From   "Nick Cox" <[email protected]>
To   <[email protected]>
Subject   RE: st: Saved Results by Group
Date   Wed, 7 Aug 2002 13:32:03 +0100

Dan Pregibon

> >Suppose I am summarizing survival data with the command
> "stsum, by(group)"
> >and would like to store particular results of each group
> in a new variable
> >I have generated.  The stored result "r(p50)", for
> example, will give me
> >the 50th percentile of the total set.  Is there a stored
> result for the
> >50th percentile of just group 1 or group 2?

Roger Newson

> No, there isn't. You need to use the -statsby- command of
> official Stata to
> store the results of an analysis for multiple by-groups in
> a data set with
> 1 observation per by-group. See -help statsby- online or
> -[R] statsby- in
> the manuals.
>
> If you are doing analyses with by-groups using estimation
> commands such as
> -stcox-, rather than r-class commands such as -sumby-, you
> can use either
> -statsby- (to generate a data set with 1 observation per
> by-group) or
> -parmby- (to generate a data set with 1 observation per
> parameter per
> by-group and data on confidence limits, P-values and other things).
> -parmby- is part of the -parmest- package, which you can
> download from SSC.
> Type -ssc describe parmest- in Web-aware Stata to find out more.

What -statsby- does is produce a smaller data set based
on groups, and Roger's -parmby- has a similar style. Both
are very nice tools when this is what you want.
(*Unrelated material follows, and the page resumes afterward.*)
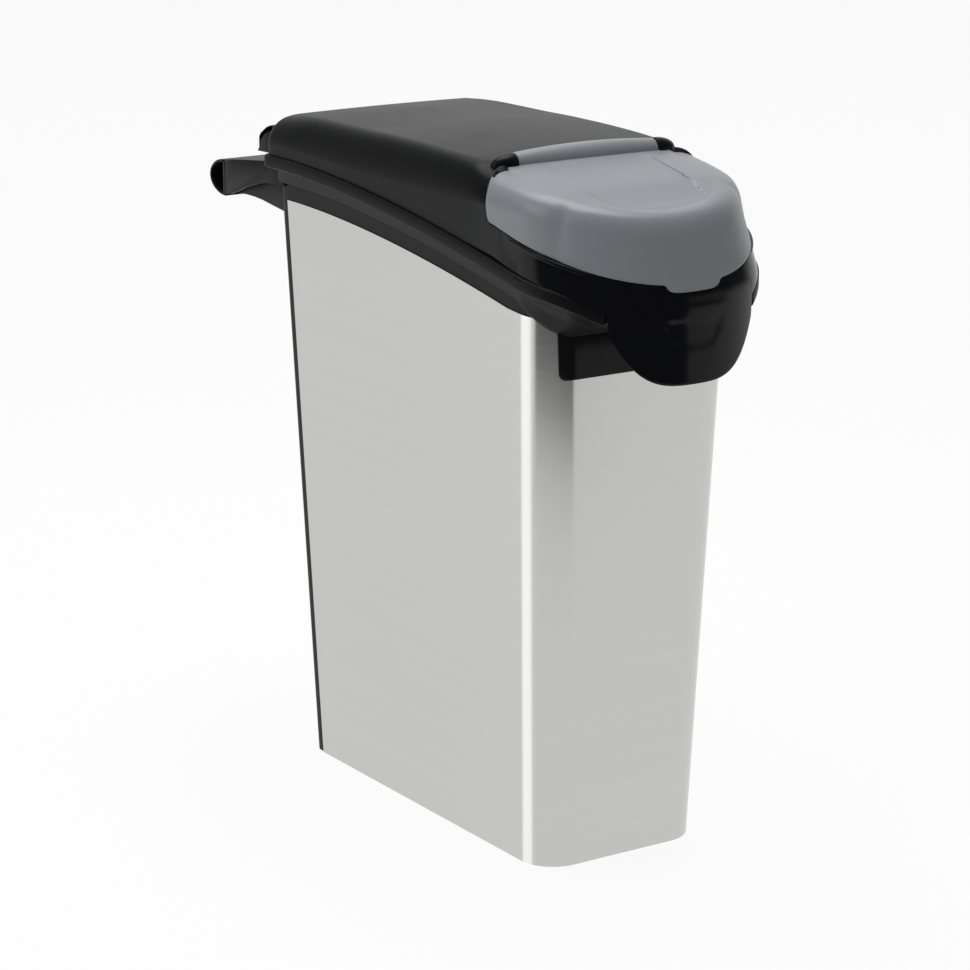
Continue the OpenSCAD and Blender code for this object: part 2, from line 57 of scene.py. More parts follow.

Sometimes, however, you want to keep the same data
structure and are well prepared to pay the price that
group statistics are necessarily identical for each
observation in a group.

One general approach to this as follows:

1. Initialise a variable to missing.

gen result = .

2A. Use -levels- from SSC to find the levels of group

levels group, local(levels)

or

2B. Identify which levels you want.

3A.

qui foreach l of local levels {
	... if group == `l'
	replace result = <saved result> if group == `l'
}

or

3B

qui foreach l <your spec> {
	<as before>
}

One merit of this approach is that you can easily
extend by adding more -generate- and -replace- statements.